DIRECTION.
Please return the full listing below without altering anything.
** START **
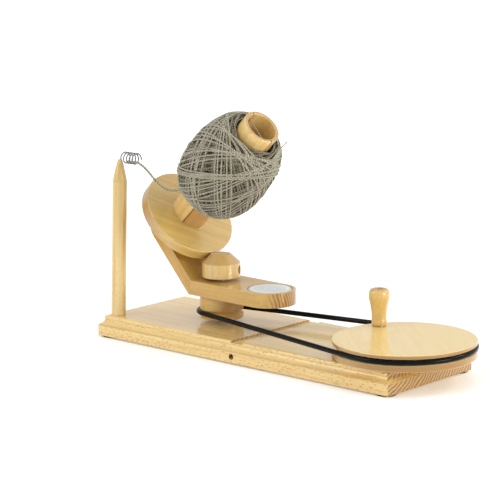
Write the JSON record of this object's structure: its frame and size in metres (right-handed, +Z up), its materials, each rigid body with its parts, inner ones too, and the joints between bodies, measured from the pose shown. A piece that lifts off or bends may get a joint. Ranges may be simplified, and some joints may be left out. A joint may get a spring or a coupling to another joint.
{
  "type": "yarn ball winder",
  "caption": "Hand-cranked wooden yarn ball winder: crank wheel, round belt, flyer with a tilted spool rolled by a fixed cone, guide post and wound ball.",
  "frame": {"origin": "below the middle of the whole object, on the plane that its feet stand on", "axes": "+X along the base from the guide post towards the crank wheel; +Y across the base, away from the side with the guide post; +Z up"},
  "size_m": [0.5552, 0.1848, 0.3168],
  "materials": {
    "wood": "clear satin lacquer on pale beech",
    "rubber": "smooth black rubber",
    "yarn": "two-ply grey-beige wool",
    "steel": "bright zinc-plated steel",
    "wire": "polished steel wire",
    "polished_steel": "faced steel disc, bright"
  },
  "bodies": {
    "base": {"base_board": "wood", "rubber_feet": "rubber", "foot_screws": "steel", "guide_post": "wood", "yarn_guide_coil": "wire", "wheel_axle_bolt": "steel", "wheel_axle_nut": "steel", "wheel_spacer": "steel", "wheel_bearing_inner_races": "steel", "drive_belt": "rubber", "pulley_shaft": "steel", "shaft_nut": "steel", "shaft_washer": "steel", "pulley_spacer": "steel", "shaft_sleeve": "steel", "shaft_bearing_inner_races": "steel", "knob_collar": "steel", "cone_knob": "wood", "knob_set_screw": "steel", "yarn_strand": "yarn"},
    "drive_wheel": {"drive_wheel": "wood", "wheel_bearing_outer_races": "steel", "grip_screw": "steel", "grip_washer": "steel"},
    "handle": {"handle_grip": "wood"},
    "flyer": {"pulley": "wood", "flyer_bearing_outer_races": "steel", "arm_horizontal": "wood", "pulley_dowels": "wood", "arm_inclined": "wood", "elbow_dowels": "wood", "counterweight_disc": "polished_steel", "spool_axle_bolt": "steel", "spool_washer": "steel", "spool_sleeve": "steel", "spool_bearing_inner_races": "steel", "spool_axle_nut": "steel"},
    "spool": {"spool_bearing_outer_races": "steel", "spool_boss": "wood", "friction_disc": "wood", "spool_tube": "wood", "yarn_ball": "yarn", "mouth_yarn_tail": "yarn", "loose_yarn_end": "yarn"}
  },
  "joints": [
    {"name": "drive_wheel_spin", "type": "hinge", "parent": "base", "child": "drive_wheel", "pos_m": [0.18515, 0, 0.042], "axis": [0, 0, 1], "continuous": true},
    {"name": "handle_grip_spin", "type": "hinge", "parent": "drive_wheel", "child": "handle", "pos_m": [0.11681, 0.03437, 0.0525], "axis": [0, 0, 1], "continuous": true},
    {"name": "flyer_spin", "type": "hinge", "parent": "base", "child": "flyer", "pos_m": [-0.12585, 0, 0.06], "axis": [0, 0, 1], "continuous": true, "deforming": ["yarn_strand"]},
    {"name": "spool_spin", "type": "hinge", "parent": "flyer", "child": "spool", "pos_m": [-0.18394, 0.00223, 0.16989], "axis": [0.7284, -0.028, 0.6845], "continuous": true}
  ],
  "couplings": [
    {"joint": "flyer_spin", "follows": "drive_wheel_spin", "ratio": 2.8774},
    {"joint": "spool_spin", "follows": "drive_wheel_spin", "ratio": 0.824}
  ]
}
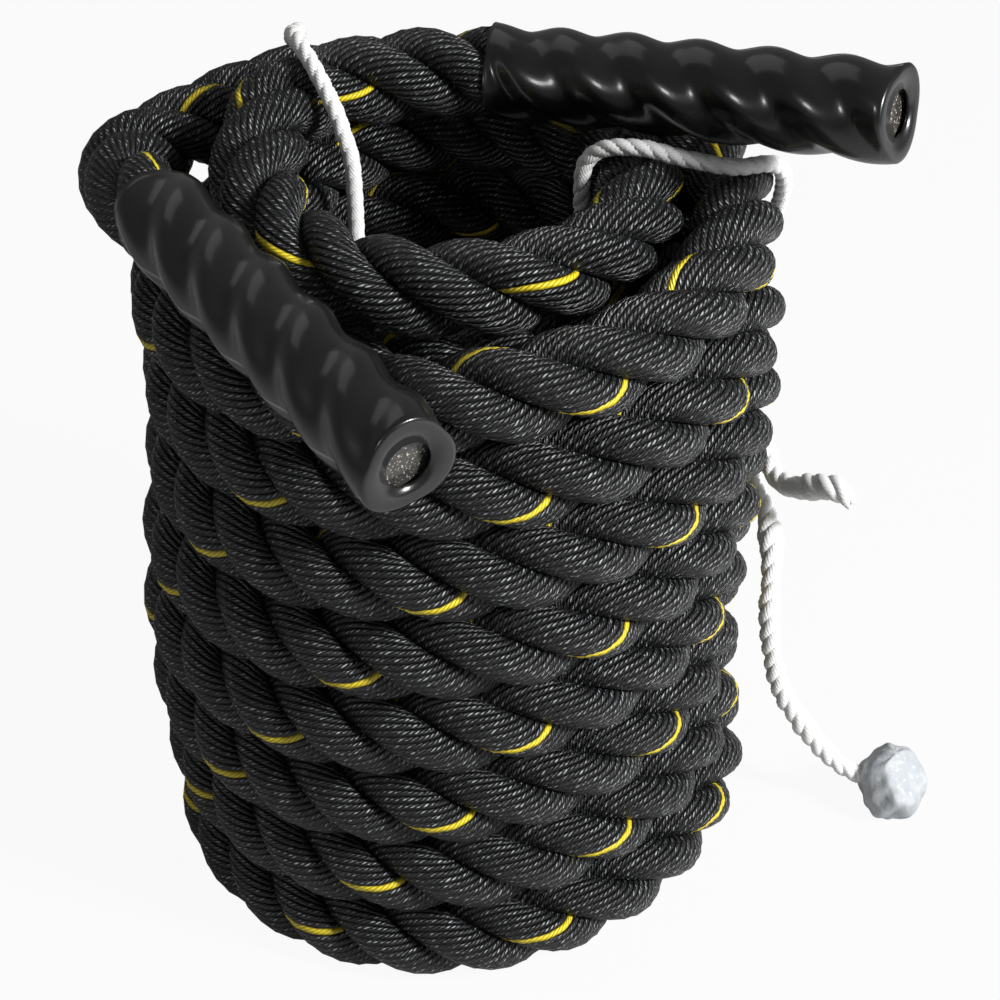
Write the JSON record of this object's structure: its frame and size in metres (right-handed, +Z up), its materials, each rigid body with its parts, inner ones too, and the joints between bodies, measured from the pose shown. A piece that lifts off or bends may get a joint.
** END **
FULL RESPONSE.
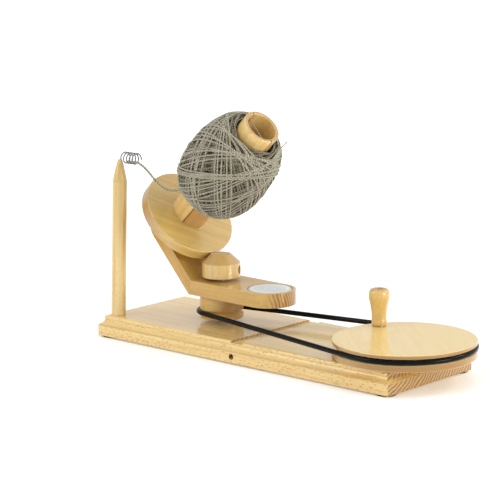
Write the JSON record of this object's structure: its frame and size in metres (right-handed, +Z up), its materials, each rigid body with its parts, inner ones too, and the joints between bodies, measured from the pose shown. A piece that lifts off or bends may get a joint. Ranges may be simplified, and some joints may be left out. A joint may get a spring or a coupling to another joint.
{
  "type": "yarn ball winder",
  "caption": "Hand-cranked wooden yarn ball winder: crank wheel, round belt, flyer with a tilted spool rolled by a fixed cone, guide post and wound ball.",
  "frame": {"origin": "below the middle of the whole object, on the plane that its feet stand on", "axes": "+X along the base from the guide post towards the crank wheel; +Y across the base, away from the side with the guide post; +Z up"},
  "size_m": [0.5552, 0.1848, 0.3168],
  "materials": {
    "wood": "clear satin lacquer on pale beech",
    "rubber": "smooth black rubber",
    "yarn": "two-ply grey-beige wool",
    "steel": "bright zinc-plated steel",
    "wire": "polished steel wire",
    "polished_steel": "faced steel disc, bright"
  },
  "bodies": {
    "base": {"base_board": "wood", "rubber_feet": "rubber", "foot_screws": "steel", "guide_post": "wood", "yarn_guide_coil": "wire", "wheel_axle_bolt": "steel", "wheel_axle_nut": "steel", "wheel_spacer": "steel", "wheel_bearing_inner_races": "steel", "drive_belt": "rubber", "pulley_shaft": "steel", "shaft_nut": "steel", "shaft_washer": "steel", "pulley_spacer": "steel", "shaft_sleeve": "steel", "shaft_bearing_inner_races": "steel", "knob_collar": "steel", "cone_knob": "wood", "knob_set_screw": "steel", "yarn_strand": "yarn"},
    "drive_wheel": {"drive_wheel": "wood", "wheel_bearing_outer_races": "steel", "grip_screw": "steel", "grip_washer": "steel"},
    "handle": {"handle_grip": "wood"},
    "flyer": {"pulley": "wood", "flyer_bearing_outer_races": "steel", "arm_horizontal": "wood", "pulley_dowels": "wood", "arm_inclined": "wood", "elbow_dowels": "wood", "counterweight_disc": "polished_steel", "spool_axle_bolt": "steel", "spool_washer": "steel", "spool_sleeve": "steel", "spool_bearing_inner_races": "steel", "spool_axle_nut": "steel"},
    "spool": {"spool_bearing_outer_races": "steel", "spool_boss": "wood", "friction_disc": "wood", "spool_tube": "wood", "yarn_ball": "yarn", "mouth_yarn_tail": "yarn", "loose_yarn_end": "yarn"}
  },
  "joints": [
    {"name": "drive_wheel_spin", "type": "hinge", "parent": "base", "child": "drive_wheel", "pos_m": [0.18515, 0, 0.042], "axis": [0, 0, 1], "continuous": true},
    {"name": "handle_grip_spin", "type": "hinge", "parent": "drive_wheel", "child": "handle", "pos_m": [0.11681, 0.03437, 0.0525], "axis": [0, 0, 1], "continuous": true},
    {"name": "flyer_spin", "type": "hinge", "parent": "base", "child": "flyer", "pos_m": [-0.12585, 0, 0.06], "axis": [0, 0, 1], "continuous": true, "deforming": ["yarn_strand"]},
    {"name": "spool_spin", "type": "hinge", "parent": "flyer", "child": "spool", "pos_m": [-0.18394, 0.00223, 0.16989], "axis": [0.7284, -0.028, 0.6845], "continuous": true}
  ],
  "couplings": [
    {"joint": "flyer_spin", "follows": "drive_wheel_spin", "ratio": 2.8774},
    {"joint": "spool_spin", "follows": "drive_wheel_spin", "ratio": 0.824}
  ]
}
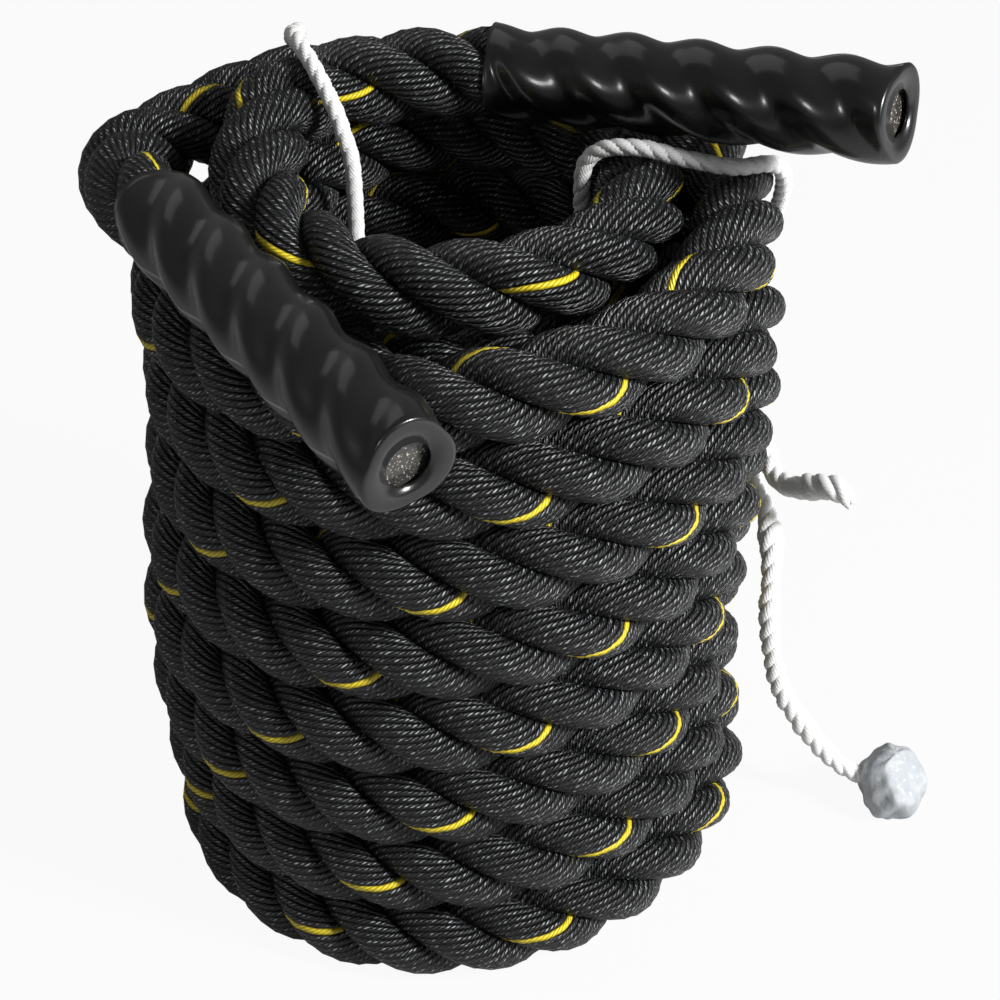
Write the JSON record of this object's structure: its frame and size in metres (right-handed, +Z up), its materials, each rigid body with its parts, inner ones too, and the joints between bodies, measured from the pose shown. A piece that lifts off or bends may get a joint.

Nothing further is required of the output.